Vienen a cuento estas elucubraciones sobre los beneficiosos efectos del vino porque observo con beneplácito, por mi inclinación de acompañar cada comida con un vaso –o dos – de fresco tinto, unas veces, las menos, de reserva, y las más de crianza, cómo la profesión de enólogo comienza a interesar a jóvenes que se apuntan cada vez más a la carrera universitaria que dispensa estos estudios. Que haya gente interesada en seguir de cerca la trayectoria de los generosos caldos para hacer posible que sin menoscabo de sus virtudes hasta nuestras mesas no puede dejar de ser gratificante.
En la provincia malagueña, ya casi a muchos años luz de los desastres ocasionados por la filoxera que arruinará viñedos, los terrenos dedicados al cultivo de la vid se acrecientan y revalorizan, lo que no deja de ser una señal inequívoca del auge que experimentan en los últimos años la elaboración de vinos. Al amparo de las denominaciones de origen que avalan su calidad la elaboración de excelentes caldos llegan al mercado en medio de las alabanzas de los entendidos en este menester enológico. De las penumbras herrumbrosas de las bodegas de la Axarquía o la Serranía de Ronda, suben a los manteles de mesas humildes o encumbradas, en donde por derecho propio se instalan y son celebrados por su aroma y sabor.

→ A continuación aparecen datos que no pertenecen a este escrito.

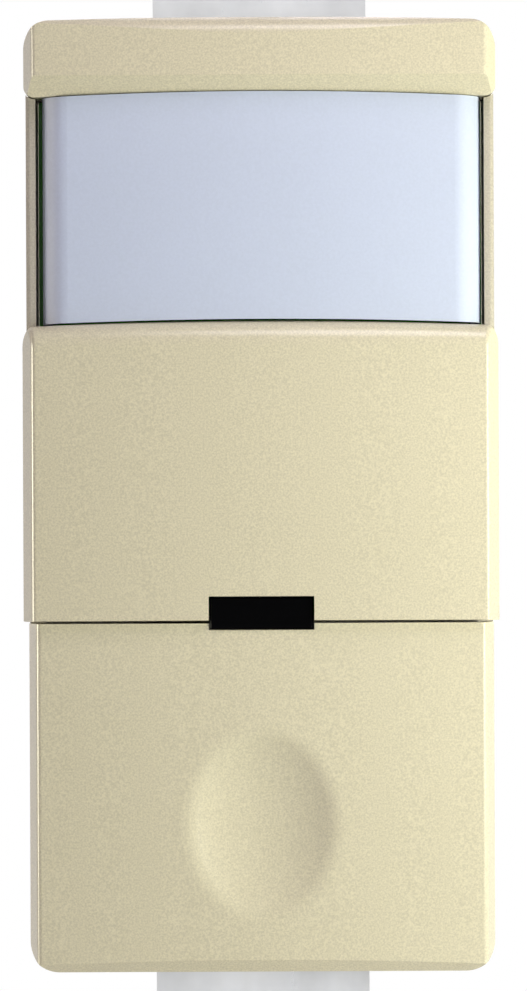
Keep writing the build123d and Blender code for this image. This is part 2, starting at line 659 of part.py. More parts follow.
def board_outline(grow):
    """The control board: wide behind the lens, narrower between the walls below."""
    wide = RAIL_INNER - BOARD_SLIP + grow
    narrow = BOARD_NARROW + grow
    step = SHELF_BOTTOM + BOARD_SLIP
    top = Z_BAND - BAND_ARCH - BOARD_SLIP
    low = SCREW_BOTTOM_Z + BOSS_RADIUS + SLIP
    upper = Polyline(
        (-wide, step - grow),
        (-wide, top + grow),
        (wide, top + grow),
        (wide, step - grow),
        (narrow, step - grow),
        (narrow, low - grow),
        (-narrow, low - grow),
        (-narrow, step - grow),
        close=True,
    )
    return make_face(upper)


def sensor_pin_places():
    return [(side * SENSOR_PIN_X, SENSOR_Z + k * LINK_PITCH) for side in (-1, 1) for k in (-1, 0, 1)]


def link_pin_places():
    return [((k - 2.5) * LINK_PITCH, LINK_PIN_Z) for k in range(6)]


def pin_hole(x, z):
    half = PIN_SIDE / 2 + PIN_SLIP
    return block(x - half, x + half, -5, 30, z - half, z + half)


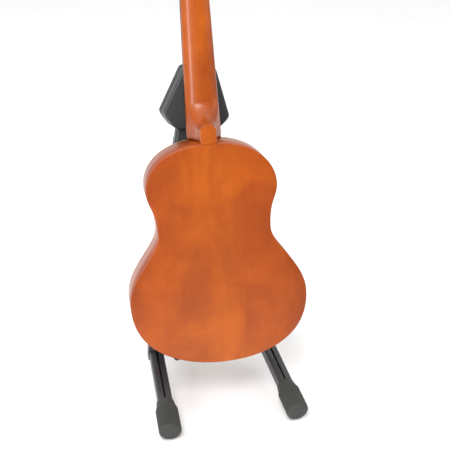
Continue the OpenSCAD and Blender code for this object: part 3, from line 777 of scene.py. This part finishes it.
def knee(name, flip, body, replaced):
    """The moulded elbow between the upright and the front leg."""
    work = bmesh.new()
    on_upright = (-12.2, 12.2, -10.4, 10.4, 350, 374)
    on_leg = (-12.2, 12.2, -11.2, 11.2, -3, 10)
    for place, box in ((UPRIGHT, on_upright), (FRONT_LEG, on_leg)):
        for v in block(*box)[0]:
            work.verts.new(flip @ (place @ (Vector(v) * MM)))
    hull = bmesh.ops.convex_hull(work, input=work.verts)
    loose = [g for g in hull["geom_interior"] if isinstance(g, bmesh.types.BMVert)]
    bmesh.ops.delete(work, geom=loose, context="VERTS")
    bmesh.ops.dissolve_limit(work, angle_limit=math.radians(3), verts=work.verts, edges=work.edges)
    mesh = bpy.data.meshes.new(name)
    work.to_mesh(mesh)
    work.free()
    obj = bpy.data.objects.new(name, mesh)
    bpy.context.scene.collection.objects.link(obj)
    dress(obj, BLACK, body, replaced, 30)
    return bevelled(obj, 2.2, 4, 20)


def foam(name, flip, body, replaced):
    """A foam sleeve with a closed round end and a soft, uneven surface."""
    rings = []
    random = np.random.default_rng(7)
    rows, around = 30, 40
    wobble = random.normal(0, 0.05, (rows, around))
    profile = [(24.0, 4.4), (24.2, 5.3), (25.0, 5.85)]
    profile += [(s, 5.95) for s in np.linspace(27, 64, 20)]
    profile += [(65.4, 5.8), (66.8, 5.1), (67.6, 3.8), (67.95, 2.0), (68.0, 0.4)]
    for k, (s, r) in enumerate(profile):
        ring = []
        for j in range(around):
            a = 2 * math.pi * j / around
            uneven = wobble[k % rows, j] if 2 < k < len(profile) - 2 else 0
            rr = r + uneven - 0.05
            ring.append((rr * math.cos(a), -s, rr * math.sin(a)))
        rings.append(ring)
    verts, faces = loft(rings)
    obj = piece(name, verts, faces, flip @ ARM, FOAM, body, replaced, 60)
    return obj


# ---------------------------------------------------------------- build everything

back_plate()
rib(1)
rib(-1)
soundboard()
rosette()
neck()
heel_cap()
peghead()
shell("head_front_shell_smooth", -20.0, 0.0, -16.5)
shell("head_rear_shell_smooth", 21.0, 0.0, 17.5)
head_pad()
for side, flip in SIDES:
    body = f"{side}_side"
    upright, leg = flip @ UPRIGHT, flip @ FRONT_LEG
    eye = [block(-9, 9, -7, 7, 0, 40), drum(9, -7, 7)]
    name = f"{side}_upright"
    channel_piece(f"{name}_smooth", channel(22, 18), 16, 372, upright, body, eye, [name])
    name = f"{side}_front_leg"
    channel_piece(f"{name}_smooth", channel(22, 20), 6, LEG_LENGTH - 6, leg, body, [], [name])
    ribbed_foot(f"{side}_front_foot_smooth", leg, body, [f"{side}_front_foot"])
    knee(f"{side}_knee_block_smooth", flip, body, [f"{side}_knee_block"])
    foam(f"{side}_foam_smooth", flip, f"{side}_cradle", [f"{side}_foam"])

# the CAD nodes that stay on show get their slot's material and softened edges
slots = {s["node"]: s["material_slot"] for s in frame["record"]["subparts"]}
ROUND = {
    "tuner_knob": 0.8,
    "string_roller": 0.2,
    "tuner_plates": 0.25,
    "bridge": 0.6,
    "nut": 0.4,
    "saddle": 0.4,
    "fingerboard": 0.4,
    "rear_foot": 0.8,
    "brace": 0.4,
    "bolts": 0.3,
    "cradle_arm": 0.5,
    "rear_leg": 0.25,
    "lock_button": 0.5,
}
for name, node in nodes.items():
    if node.hide_render:
        continue
    node.data.materials.clear()
    node.data.materials.append(BY_SLOT[slots[name]])
    for key, width in ROUND.items():
        if key in name:
            edges = node.modifiers.new("edges", "BEVEL")
            edges.width = width * MM
            edges.segments = 3
            edges.limit_method = "ANGLE"
            edges.angle_limit = math.radians(40)
            edges.harden_normals = False

# ---------------------------------------------------------------- floor, light, camera


def stage_material(name, colour, roughness):
    material, tree, shader = new_material(name)
    soft = noise(tree, coordinates(tree, (1, 1, 1)), 3.0, 2.0)
    shade = ramp(tree, soft, [(0.3, tuple(c * 0.985 for c in colour)), (0.7, colour)])
    tree.links.new(shade, shader.inputs["Base Color"])
    shader.inputs["Roughness"].default_value = roughness
    return material


floor_mesh = bpy.data.meshes.new("floor")
floor_mesh.from_pydata([(-9, -9, 0), (9, -9, 0), (9, 9, 0), (-9, 9, 0)], [], [(0, 1, 2, 3)])
floor = bpy.data.objects.new("floor", floor_mesh)
floor.location.z = -0.0002
bpy.context.scene.collection.objects.link(floor)
floor_mesh.materials.append(stage_material("floor", (0.93, 0.93, 0.93), 0.9))

# a pale room, darker behind the camera so that the finish isn't washed out
world = bpy.data.worlds.new("studio")
bpy.context.scene.world = world
world.use_nodes = True
sky = world.node_tree
direction = sky.nodes.new("ShaderNodeTexCoord")
split = sky.nodes.new("ShaderNodeSeparateXYZ")
sky.links.new(direction.outputs["Generated"], split.inputs[0])
strength = sky.nodes.new("ShaderNodeMapRange")
strength.inputs["From Min"].default_value = -0.9
strength.inputs["From Max"].default_value = 0.1
strength.inputs["To Min"].default_value = 0.22
strength.inputs["To Max"].default_value = 0.75
sky.links.new(split.outputs["Y"], strength.inputs["Value"])
sky.nodes["Background"].inputs[0].default_value = (1.0, 1.0, 1.0, 1)
sky.links.new(strength.outputs[0], sky.nodes["Background"].inputs[1])


def area_light(name, place, target, width, height, power):
    data = bpy.data.lights.new(name, "AREA")
    data.shape = "RECTANGLE"
    data.size = width
    data.size_y = height
    data.energy = power
    light = bpy.data.objects.new(name, data)
    light.location = place
    light.rotation_euler = (Vector(target) - Vector(place)).to_track_quat("-Z", "Y").to_euler()
    bpy.context.scene.collection.objects.link(light)


area_light("key", (-0.7, -1.5, 2.2), (0, 0, 0.5), 1.0, 1.0, 44)
area_light("strip", (-1.6, -1.35, 0.9), (0, 0, 0.6), 0.3, 1.4, 26)
area_light("side", (2.0, -0.9, 1.5), (0, 0, 0.3), 1.0, 1.6, 9)
area_light("top", (0.1, 0.4, 3.2), (0, 0, 0), 4.0, 4.0, 60)

CAMERA_PLACE = (-0.36737, -1.43667, 1.02945)
AZIMUTH, ELEVATION, TILT = (math.radians(a) for a in (15.243, 27.126, -0.533))
ahead = math.cos(ELEVATION)
forward = Vector((math.sin(AZIMUTH) * ahead, math.cos(AZIMUTH) * ahead, -math.sin(ELEVATION)))
level = Vector((math.cos(AZIMUTH), -math.sin(AZIMUTH), 0))
over = level.cross(forward)
right = math.cos(TILT) * level - math.sin(TILT) * over
above = math.sin(TILT) * level + math.cos(TILT) * over
camera_data = bpy.data.cameras.new("camera")
camera_data.sensor_width = 36
camera_data.lens = 88.07
camera = bpy.data.objects.new("camera", camera_data)
camera.matrix_world = Matrix(
    (
        (right.x, above.x, -forward.x, CAMERA_PLACE[0]),
        (right.y, above.y, -forward.y, CAMERA_PLACE[1]),
        (right.z, above.z, -forward.z, CAMERA_PLACE[2]),
        (0, 0, 0, 1),
    )
)
bpy.context.scene.collection.objects.link(camera)
bpy.context.scene.camera = camera
bpy.context.scene.view_settings.view_transform = "Standard"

Vinos jóvenes, suaves y afrutados que sirven de feliz contrapunto a los dulces de Pedro Ximenez, López Hermanos, o a las ambarinas mistelas de Cómpeta. Nuevos vinos de Málaga y Ronda que ya piden con insistencia los versos de exegetas que al estilo poético de Salvador Rueda desgranen en sonoras trovas sus excelencias: «El vino mueve la primavera/crece como una planta la alegría, caen muros/peñascos, se cierran los abismos, nace el canto».